## WHAT IS REQUIRED
Retype, exactly as written, every line from the one containing "BEAD_RADIUS, 0.7, amber)" down to the one containing "import random", including both, and nothing else.

## DATA EXTRACT

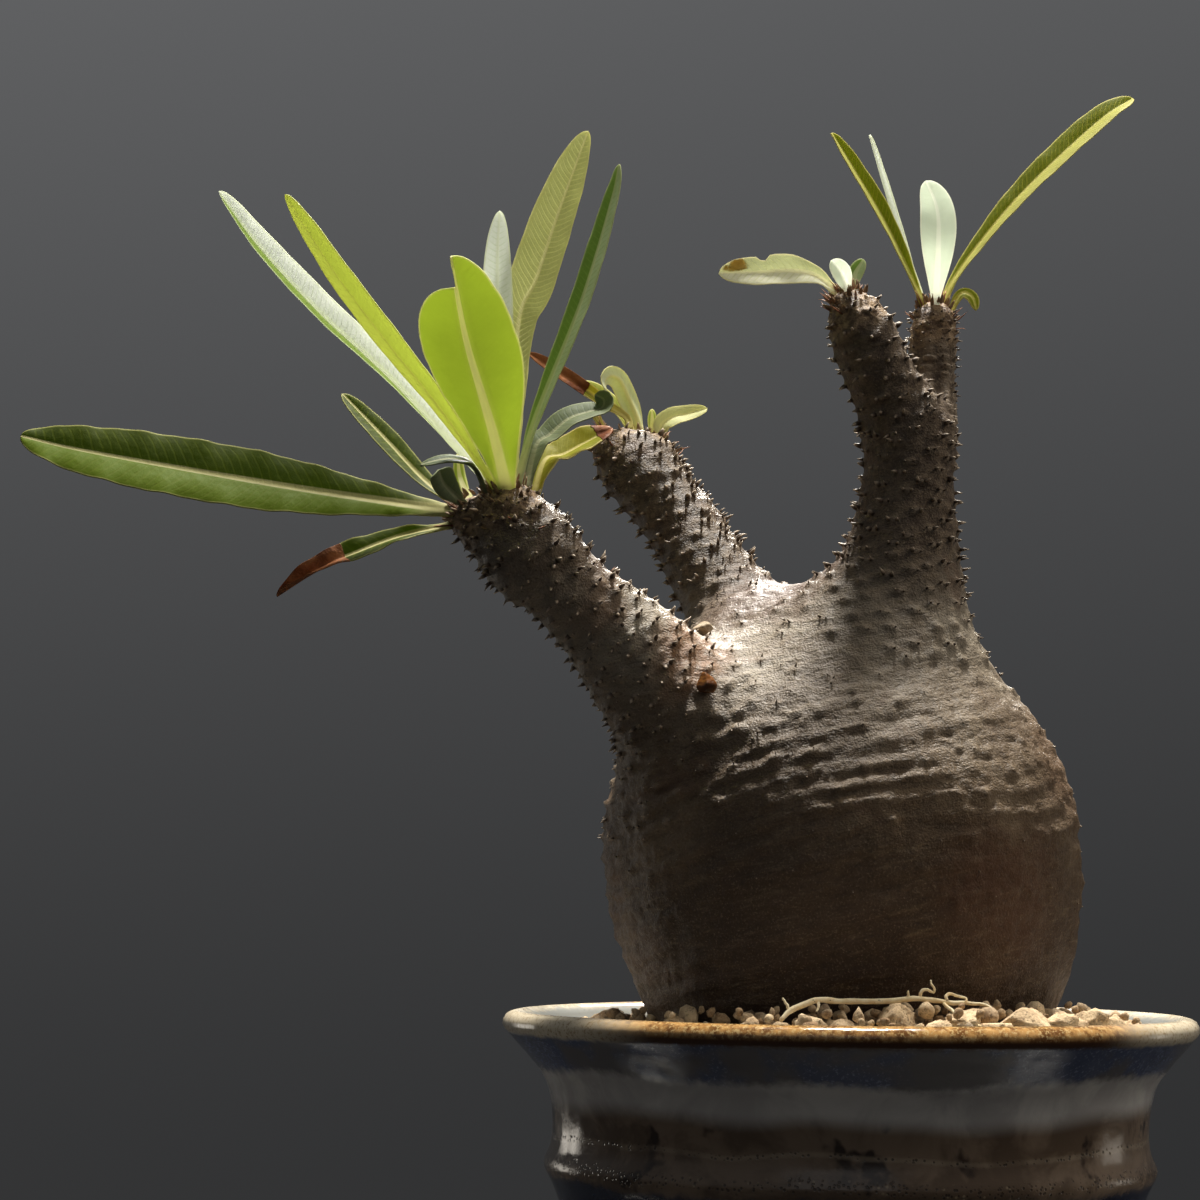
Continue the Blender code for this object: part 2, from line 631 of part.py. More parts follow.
def leaf_skin(path, half_width, widest, face, fold):
    """Points of a folded blade, six round each station, thicker along its midrib and stem."""
    along = tangents(path)
    normals = carried_normals(along, face)
    points = []
    for i, (centre, direction, normal) in enumerate(zip(path, along, normals)):
        t = i / (len(path) - 1)
        across = np.cross(direction, normal)
        width = leaf_width(t, half_width, widest)
        stem = max(0, 1 - t / 0.12)
        edge = LEAF_EDGE / 2 + stem * 0.12
        rib = (LEAF_RIB + stem * (LEAF_STEM - LEAF_RIB)) / 2
        bend = math.radians(fold) * (1 - stem)
        out = across * math.cos(bend) + normal * math.sin(bend)
        back = -across * math.cos(bend) + normal * math.sin(bend)
        points += [centre + width * back + edge * normal, centre + rib * normal,
                   centre + width * out + edge * normal, centre + width * out - edge * normal,
                   centre - rib * normal, centre + width * back - edge * normal]
    return points


def make_leaf(name, crown, root, points, half_width, face, fold):
    """One leaf, its stem lifted until it is a gap away from the bark."""
    green = make_material("leaf", (0.22, 0.36, 0.07), 0.5)
    lift = LEAF_SEAT
    for _ in range(4):
        path = leaf_path(crown, root, points, LEAF_STEP, lift)
        skin = leaf_skin(path, half_width, WIDEST_AT.get(name, LEAF_WIDEST), face, fold)
        lift += GAP - wood_distance(np.array(skin[:12])).min()
    faces = []
    for i in range(len(path) - 1):
        for k in range(6):
            a, b = i * 6 + k, i * 6 + (k + 1) % 6
            c, d = b + 6, a + 6
            if k in (3, 4):
                faces += [(a, b, d), (b, c, d)]
            else:
                faces += [(a, b, c), (a, c, d)]
    last = (len(path) - 1) * 6
    for base in (0, last):
        faces += [(base, base + 1, base + 4, base + 5), (base + 1, base + 2, base + 3, base + 4)]
    return add_mesh(name, skin, faces, green)


def soil_height(x, y):
    """Level of the soil: heaped at the front right, lower at the bowl's wall."""
    turn = math.atan2(y, x) - SOIL_HEAP_AT
    turn = (turn + math.pi) % (2 * math.pi) - math.pi
    heap = SOIL_HEAP * math.exp(-(turn / SOIL_HEAP_REACH) ** 2)
    away = math.hypot(x, y)
    fall = SOIL_FALL * max(0, (away - 44) / 12) ** 2
    ripple = 0.5 * math.sin(0.41 * x + 1.3) * math.cos(0.37 * y)
    return SOIL_LEVEL + heap - fall + ripple


def hole_ring(height, margin=HOLE_GAP):
    """Outline of the hole that the caudex stands in, at a height below its waist."""
    drop = BODY_CENTRE[2] - height
    share = math.sqrt(max(1 - (drop / (BODY_BELOW + margin)) ** 2, 0))
    middle = BODY_CENTRE[0] + BODY_LEAN * drop
    wide, deep = (BODY_WIDE + margin) * share, (BODY_DEEP + margin) * share
    return [(middle + wide * math.cos(math.tau * k / TURN_STEPS),
             BODY_CENTRE[1] + deep * math.sin(math.tau * k / TURN_STEPS), height)
            for k in range(TURN_STEPS)]


def hole_mouth():
    """Edge of the hole, each point as wide as the caudex is at the soil's level there."""
    mouth = []
    for k in range(TURN_STEPS):
        x, y, _ = hole_ring(SOIL_LEVEL)[k]
        mouth.append(hole_ring(soil_height(x, y))[k])
    return mouth


def soil_rings():
    """Rings of the soil body: up the bowl's wall, over the top and down the hole."""
    bottom = FLOOR + 2 * GAP + NET_THICK
    rings = []
    for height in (bottom, *SOIL_WALL_RINGS, SOIL_EDGE):
        rings.append(ring_points(inner_radius(height) - GAP, height, TURN_STEPS))
    outer = rings[-1]
    mouth = hole_mouth()
    for i in range(SOIL_RINGS + 1):
        share = (i + SOIL_SHOULDER) / (SOIL_RINGS + SOIL_SHOULDER)
        ring = []
        for (x0, y0, _), (x1, y1, _) in zip(outer, mouth):
            x, y = x0 + (x1 - x0) * share, y0 + (y1 - y0) * share
            ring.append((x, y, soil_height(x, y)))
        rings.append(ring)
    full = BODY_BELOW + HOLE_GAP
    start = math.asin((BODY_CENTRE[2] - SOIL_LEVEL + 2.5) / full)
    for i in range(HOLE_RINGS):
        turn = start + (math.pi / 2 - start) * i / HOLE_RINGS
        rings.append(hole_ring(BODY_CENTRE[2] - full * math.sin(turn)))
    pole = (BODY_CENTRE[0] + BODY_LEAN * full, BODY_CENTRE[1], BODY_CENTRE[2] - full)
    return bottom, pole, rings


def chip(centre, radius, draw, material):
    """One clay granule: a rough stone of eight faces."""
    turn = Matrix.Rotation(draw.uniform(0, math.tau), 3, "Z")
    tips = ((1, 0, 0), (0, 1, 0), (-1, 0, 0), (0, -1, 0), (0, 0, 0.8), (0, 0, -1))
    points = [Vector(centre) + turn @ (Vector(tip) * radius * draw.uniform(0.95, 1.25))
              for tip in tips]
    faces = [(k, (k + 1) % 4, pole) for k in range(4) for pole in (4, 5)]
    return add_mesh("grain", points, faces, material)


def clod(centre, radius, draw, material):
    """One large granule: a rough ball of twenty faces."""
    ball = add_ball("clod", (0, 0, 0), radius, 1, material)
    for vertex in ball.data.vertices:
        vertex.co *= draw.uniform(0.82, 1.12)
    squash = Matrix.Diagonal((1, draw.uniform(0.75, 1), draw.uniform(0.65, 0.85), 1))
    turn = Matrix.Rotation(draw.uniform(0, math.tau), 4, "Z")
    ball.data.transform(Matrix.Translation(Vector(centre) * MM) @ turn @ squash)
    ball.matrix_world = Matrix.Identity(4)
    return ball


def grain_fits(x, y, radius, level):
    """Whether a granule is clear of the bowl's wall and of the caudex."""
    if math.hypot(x, y) + 1.15 * radius > inner_radius(level) - 0.6:
        return False
    return body_distance(np.array([(x, y, level + radius)], float))[0] > 1.25 * radius + GAP


def make_soil():
    clay = make_material("clay", (0.36, 0.24, 0.15), 0.95)
    bottom, pole, rings = soil_rings()
    points = [(0, 0, bottom)]
    for ring in rings:
        points += ring
    points.append(pole)
    soil = add_mesh("soil", points, turned_faces(len(rings), TURN_STEPS), clay)
    draw = random.Random(7)
    placed = [(x, y, radius) for x, y, radius in CLODS]
    while len(placed) < GRAIN_COUNT + len(CLODS):
        away = draw.uniform(36, 56)
        turn = draw.uniform(0, math.tau)
        x, y = away * math.cos(turn), away * math.sin(turn)
        radius = GRAIN_SMALL + (GRAIN_LARGE - GRAIN_SMALL) * draw.random() ** 2
        crowded = any(math.hypot(x - u, y - v) < 0.62 * (radius + r) for u, v, r in placed)
        if not crowded and grain_fits(x, y, radius, soil_height(x, y)):
            placed.append((x, y, radius))
    grains = []
    for x, y, radius in placed:
        level = soil_height(x, y)
        make = clod if (x, y, radius) in CLODS else chip
        if grain_fits(x, y, radius, level):
            grains.append(make((x, y, level + 0.15 * radius), radius, draw, clay))
    fuse(soil, grains)
    return soil


def lowest_gap(obj, carrier):
    """Smallest drop from the points of one object to another below it."""
    depsgraph = bpy.context.evaluated_depsgraph_get()
    tree = BVHTree.FromObject(carrier, depsgraph)
    gaps = []
    for vertex in obj.data.vertices:
        hit = tree.ray_cast(vertex.co + Vector((0, 0, 0.05)), Vector((0, 0, -1)))
        if hit[0] is not None:
            gaps.append(hit[3] - 0.05)
    return min(gaps)


def make_dry_root(soil):
    """Dead root with side roots, let down until it rests on the soil."""
    straw = make_material("straw", (0.45, 0.33, 0.20), 0.85)
    path = spline(ROOT_MAIN, 12)
    taper = np.interp(np.linspace(0, 1, 12), (0, 0.1, 0.6, 1), (0.7, 1, 0.9, 0.55))
    root = tube("dry_root", path, taper * ROOT_THICK / 2, 6, straw)
    sides = []
    for points in ROOT_SIDES:
        path = spline(points, 5)
        taper = np.linspace(1, 0.65, 5)
        sides.append(tube("side", path, taper * ROOT_FINE / 2, 4, straw))
    fuse(root, sides)
    root.data.transform(Matrix.Translation((0, 0, GAP * MM - lowest_gap(root, soil))))
    return root


def seat_on_bark(name, place, radius, squash, material):
    """Flattened lump resting on the bark, level with the surface under it."""
    point = np.array(place, float)
    for _ in range(4):
        point -= wood_normals(point[None])[0] * wood_distance(point[None])[0]
    normal = wood_normals(point[None])[0]
    lump = add_ball(name, (0, 0, 0), radius, 2, material)
    turn = Vector((0, 0, 1)).rotation_difference(Vector(normal)).to_matrix().to_4x4()
    flat = Matrix.Diagonal((1, 1, squash, 1))
    centre = point + normal * (radius * squash + GAP)
    lump.data.transform(Matrix.Translation(Vector(centre) * MM) @ turn @ flat)
    lump.matrix_world = Matrix.Identity(4)
    return lump


def make_caudex(blades):
    """Wood, limbs and thorns as one grown piece."""
    draw = random.Random(11)
    caudex = make_wood_skin()
    thorns = body_nubs(draw)
    for limb, forks, _, skip in LIMBS:
        if skip is not None:
            thorns += limb_spines(limb, skip, blades, draw)
        for fork in forks:
            thorns += limb_spines(fork, FORK_THORNS, blades, draw)
    fuse(caudex, thorns)
    return caudex


def main():
    clear_scene()
    make_pot()
    make_drain_net()
    soil = make_soil()
    make_dry_root(soil)
    blades = []
    for name, (crown, root, points, half_width, face, fold) in LEAVES.items():
        make_leaf(name, crown, root, points, half_width, face, fold)
        path = leaf_path(crown, root, points, 1.5)
        widest = WIDEST_AT.get(name, LEAF_WIDEST)
        widths = [leaf_width(t, half_width, widest) for t in np.linspace(0, 1, len(path))]
        blades.append((path, np.array(widths)))
    make_caudex(blades)
    amber = make_material("sap", (0.30, 0.11, 0.03), 0.3)
    seat_on_bark("sap_bead", BEAD_AT, BEAD_RADIUS, 0.7, amber)
    clay = make_material("clay", (0.36, 0.24, 0.15), 0.95)
    seat_on_bark("crumb", CRUMB_AT, CRUMB_RADIUS, 0.6, clay)


main()
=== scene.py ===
"""Potted pachypodium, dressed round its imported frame.

A caudex plant with a swollen trunk, thorny limbs and six tufts of leaves, planted in baked
clay granules in a glazed bowl. Sizes are in millimetres and become metres in each mesh.
"""
import math
import random

import bmesh
import bpy
import numpy as np
from mathutils import Matrix, Vector, noise
from mathutils.kdtree import KDTree


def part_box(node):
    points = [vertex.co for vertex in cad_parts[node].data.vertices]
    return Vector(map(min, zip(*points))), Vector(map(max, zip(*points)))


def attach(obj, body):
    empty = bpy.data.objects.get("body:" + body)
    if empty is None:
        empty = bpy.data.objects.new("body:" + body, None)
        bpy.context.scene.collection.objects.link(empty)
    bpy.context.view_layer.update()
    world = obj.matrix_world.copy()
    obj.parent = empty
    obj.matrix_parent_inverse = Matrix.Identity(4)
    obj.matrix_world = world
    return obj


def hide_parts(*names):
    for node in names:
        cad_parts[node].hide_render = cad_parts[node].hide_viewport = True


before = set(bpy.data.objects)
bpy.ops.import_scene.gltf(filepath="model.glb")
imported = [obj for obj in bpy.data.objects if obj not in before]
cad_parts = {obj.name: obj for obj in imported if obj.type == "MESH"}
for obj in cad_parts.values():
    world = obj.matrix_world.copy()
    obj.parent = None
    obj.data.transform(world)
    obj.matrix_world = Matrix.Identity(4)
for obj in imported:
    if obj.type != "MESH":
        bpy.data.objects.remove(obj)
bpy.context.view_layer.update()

# Camera
# It stands where the photographer stood, half a metre in front of the bowl and a little above
# its rim, looking up by six degrees with a slight roll.
MM = 0.001
EYE = (-46.3, -530.0, 81.0)
EYE_PITCH = math.radians(6.12)
EYE_ROLL = math.radians(0.6)
LENS = 85.86

forward = Vector((0, math.cos(EYE_PITCH), math.sin(EYE_PITCH)))
level = Vector((1, 0, 0))
upright = level.cross(forward)
eye_right = level * math.cos(EYE_ROLL) + upright * math.sin(EYE_ROLL)
eye_up = upright * math.cos(EYE_ROLL) - level * math.sin(EYE_ROLL)
camera = bpy.data.objects.new("camera", bpy.data.cameras.new("camera"))
bpy.context.scene.collection.objects.link(camera)
camera.data.lens = LENS
camera.data.clip_start = 0.01
camera.matrix_world = (Matrix.Translation(Vector(EYE) * MM)
                       @ Matrix((eye_right, eye_up, -forward)).transposed().to_4x4())
bpy.context.scene.camera = camera

# Bowl
# A bonsai bowl, thrown on the wheel: rolled lip, hollow neck, sharp ridge and tapered foot. It
# is stoneware, dipped in navy and brown glaze and fired, white inside and bare on its base.
POT_HEIGHT = 62.2
RIM_RADIUS = 63.3
NECK_RADIUS = 54.2
RIDGE_RADIUS = 55.4
FOOT_RADIUS = 41.0
POT_FLOOR = 6.0
POT_STEPS = 176
POT_RING = 0.9
DRAIN_RADIUS = 4.5
DRAIN_STEPS = 40
DRAIN_CIRCLE = 16.0
DRAIN_TURN = math.radians(93)
# radius and height, from the foot's edge up to the top of the lip and down to the floor's edge
POT_OUTSIDE = ((FOOT_RADIUS - 1.2, 0), (FOOT_RADIUS, 1.2), (47.8, 16), (53.8, 31),
               (RIDGE_RADIUS, 35.2), (RIDGE_RADIUS - 1.0, 37.6), (NECK_RADIUS, 44.5), (55.6, 50.2),
               (58.4, 54), (61.4, 57.4), (RIM_RADIUS, 60), (RIM_RADIUS - 0.8, 61.7),
               (RIM_RADIUS - 2.3, POT_HEIGHT))
POT_INSIDE = ((RIM_RADIUS - 4.2, 61.2), (RIM_RADIUS - 5.6, 59), (54.2, 54.6), (50.6, 48), (50, 38),
              (48.4, 27), (40, 9), (36.6, POT_FLOOR))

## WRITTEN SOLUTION
    seat_on_bark("sap_bead", BEAD_AT, BEAD_RADIUS, 0.7, amber)
    clay = make_material("clay", (0.36, 0.24, 0.15), 0.95)
    seat_on_bark("crumb", CRUMB_AT, CRUMB_RADIUS, 0.6, clay)


main()
=== scene.py ===
"""Potted pachypodium, dressed round its imported frame.

A caudex plant with a swollen trunk, thorny limbs and six tufts of leaves, planted in baked
clay granules in a glazed bowl. Sizes are in millimetres and become metres in each mesh.
"""
import math
import random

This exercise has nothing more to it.